The consistency (meaning texture) of chili is extremely important. When there is a great separation between the solids in chili and the liquids, the consistency of the chili is generally inferior. Slowly simmering (or even boiling) the chili can reduce the amount of liquid, but often not enough. Chili should cling evenly to the wooden stirring spoon when it is removed from the pot; some say that the spoon should stand straight up when placed in properly thickened chili. When a small spoonful of chili is placed on a saucer, no liquid should run out of it. This is called "tight" chili.
Here Is the Preferred Test of Tight Chili
Often, a thickener is needed to bind the solids and liquids together into a homogenous mass. "The addition of thickeners blends liquid and fat into a rich, clinging gravy," noted John Thorne. "The two favorites are flour and masa harina, the corn flour used to make tortillas. The advantage of the latter is that it adds a hint of sweet corn flavor to the chili and can also be sprinkled in pinch by pinch during the cooking without fear of lumps. Since finer cut meats absorb much more liquid, some cooks grind about a third of their beef to use as a thickener. Others use cracker meal or--such as the U.S. Army--ground cooked beans." Perhaps the most common thickener is white flour, which is pre-mixed with an equal amount of water to avoid lumps, and is then added to the chili. An approximate amount is one-fourth cup flour to each two quarts of chili. The pot is removed from the heat, the flour-water mixture is added, and then the pot is returned to the heat and is brought to a slow boil for about two minutes, or until the chili thickens to the desired consistency. If the chili is too thin, add more of the flour-water mixture; if it is too thick, add more liquid.

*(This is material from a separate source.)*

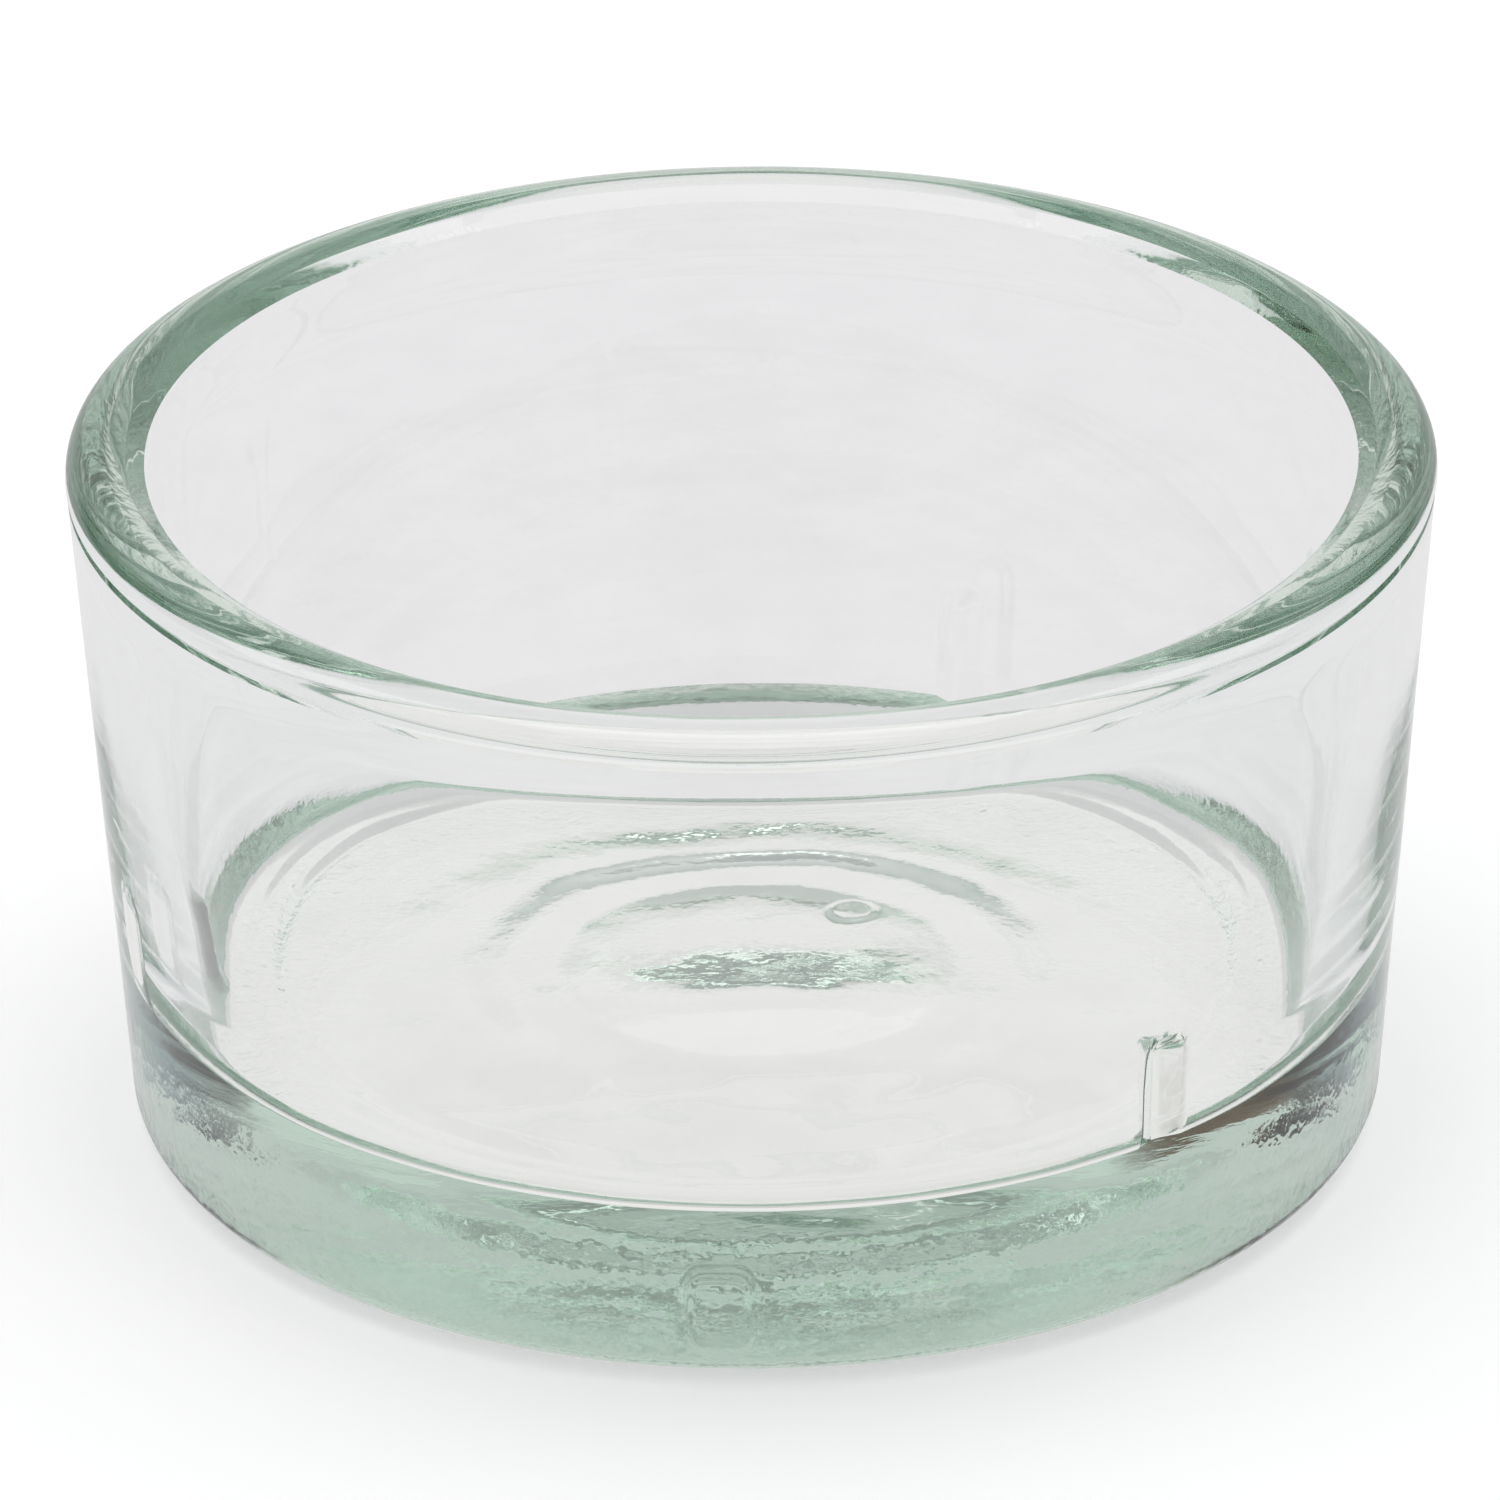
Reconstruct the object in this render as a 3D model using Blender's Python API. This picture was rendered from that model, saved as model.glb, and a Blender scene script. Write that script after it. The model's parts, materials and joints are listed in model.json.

Cooks should remember that although there are quite a few thickeners, some are more efficient than others. For example, arrowroot is twice as efficient as flour, so use less of it. Also, some thickeners, like corn meal or ground nuts, will change both the flavor and texture of the chili, making it "grainy." The list of possible thickeners includes: arrowroot, bread crumbs, corn flour (masa harina), corn meal, corn starch, flour, ground almonds (or other nuts), ground crackers, ground beans, ground pumpkin seeds, instant grits, oatmeal, potato flour or starch, potato flakes, rice flour, and tapioca.
Joe Cooper noted that thickeners should be the finishing touch to chili. "Thickened chili must be stirred almost constantly to avoid scorching," he wrote, "or at least sticking to the bottom of the pot."
"It can be observed that you only have a random chance of ever winning a prize," cautioned systems analyst R. F. Carlisle, "until you can learn to be consistent and understand what you do, and what you expect to find when you taste your chili." It was Carlisle's theory that cooks should not try to cook their best chili, but rather the winning chili. To accomplish this task, first they must determine which chilis win over and over again and then attempt to duplicate them. Once duplicated, Carlisle advised, the chilis must be cooked in the same manner every time. Andy Housholder, the author of a guide to making winning chili, emphasizes: "You must please the judges, not yourself. You must cook what the judges will like best."
1982 CASI Terlingua Champion,
Tom Skipper, in Formal Attire.
Photo by Jo Ann Horton
Some chili cooks have shared their chili cooking techniques in print. John Thorne wrote that he sears his chili meat over mesquite wood to give it a "haunting hint of smoke." Floyd Cogan suggested not adding herbs and spices directly to the chili, but rather mixing them together first with a cup of boiling water. "This technique," he wrote, "blends and fixes your flavors more effectively than adding your spices and herbs one at a time to your chili pot." He also advised that the herbs and spices should be added late in the cooking so as not to overcook them.
Linda West Eckhardt, author of The Only Texas Cookbook, advised: "Remember that chili just doesn't taste right if you don't cook it in an iron pot. I suppose just a little of the iron leaches out in the chili and provides that little extra push it needs." However, not only are iron pots difficult to find these days, it is difficult to keep them properly seasoned when acid ingredients such as tomatoes and vinegar are added to chili. Some cooks complain that an iron pot gives chili an unappealing metallic taste. A more reasonable cooking vessel is a heavy, metal Dutch oven which has been enameled.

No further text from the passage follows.